By Scot Petersen, PC Week The next time you install a software program, take a moment to read the licensing agreement that comes with it. You've seen the agreements: They usually pop up in a dialog box most of us ignore while clicking the "next" button of an install routine.

By Scot Petersen, PC Week

The next time you install a software program, take a moment to read the licensing agreement that comes with it. You've seen the agreements: They usually pop up in a dialog box most of us ignore while clicking the "next" button of an install routine.

You may be surprised by what you find. Most agreements are pretty standard, with legalese defining the party of the first part, and so on. There's the usual harsh language involving how many computers or users are authorized to run the software, and threats against copying or pirating.
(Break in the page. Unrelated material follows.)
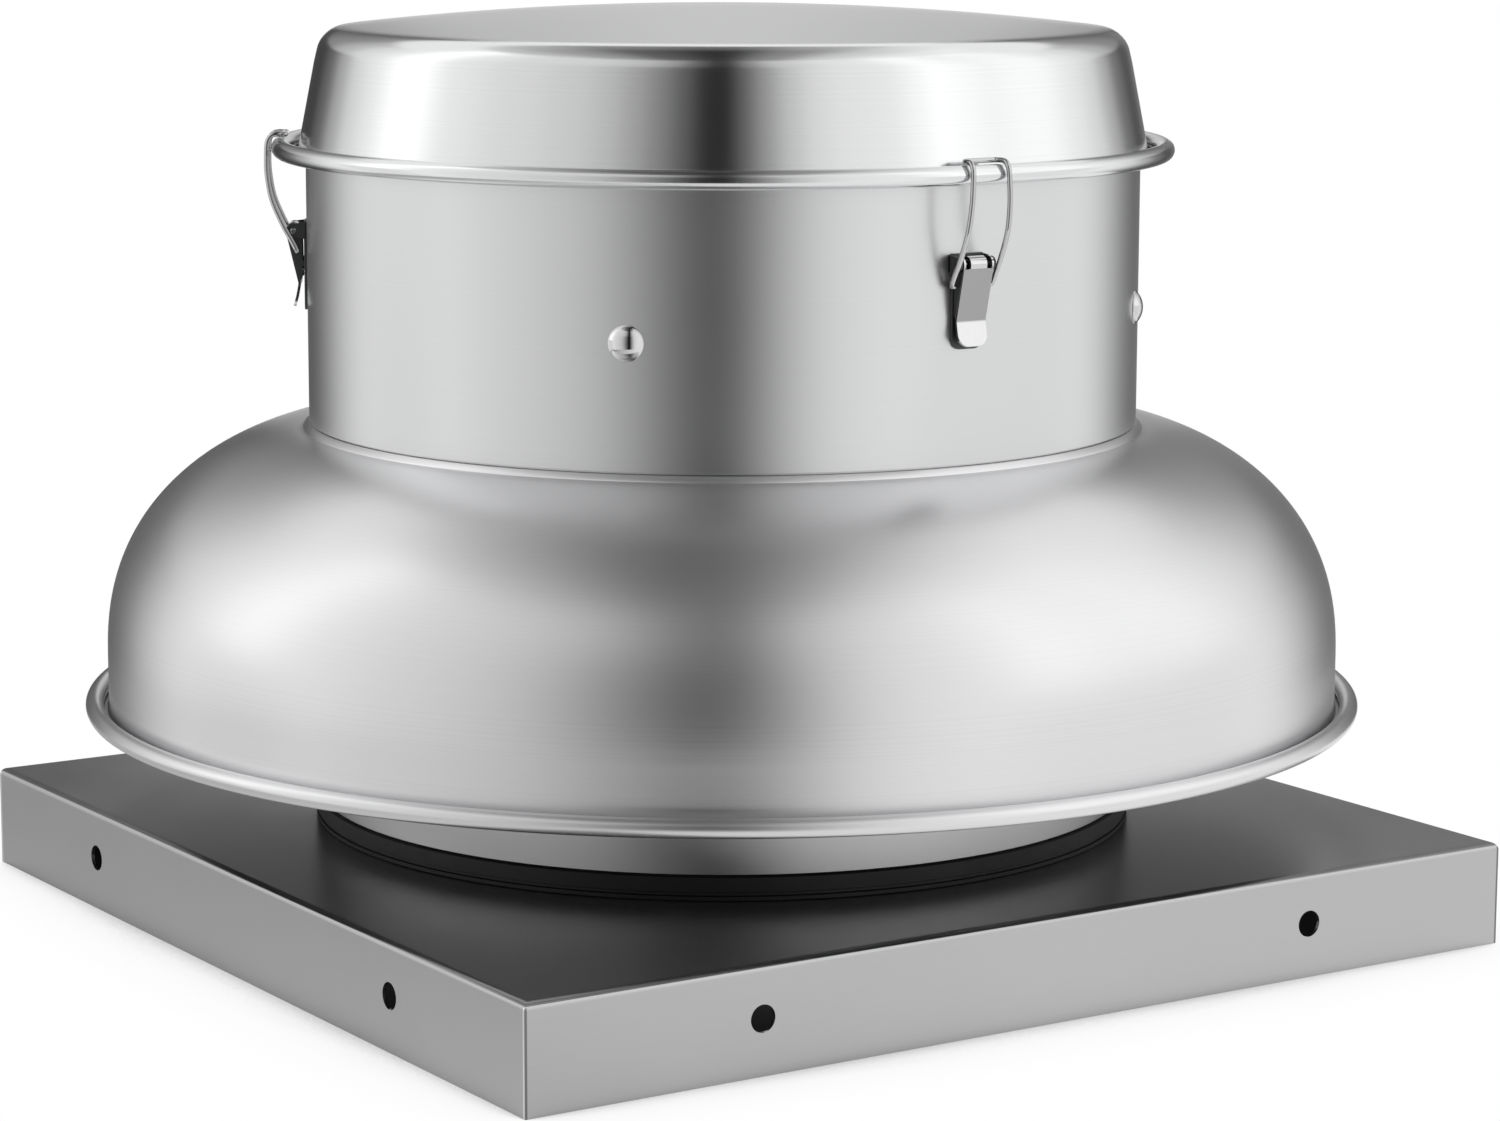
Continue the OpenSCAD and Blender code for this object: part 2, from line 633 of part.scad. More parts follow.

Then you'll get to the warranty section—a new addition over the past couple of years. It used to be that vendors assumed no product warranty whatsoever. Now, many developers, including Microsoft, will replace defective software or refund your money if the program fails within 90 days. (Microsoft further guarantees its hardware for a year.) Some free software products, such as Netscape Communicator, still have an old-style warranty, which states that the user accepts the product "as is."

Software warranties, if we consider them a right of the consumer, were attained only after several years of complaints and campaigns by advocacy groups. What's still lacking, however, is any acceptance of liability on the part of the vendor if an application fails and subsequently causes damage to the computer or other software programs or data on the system.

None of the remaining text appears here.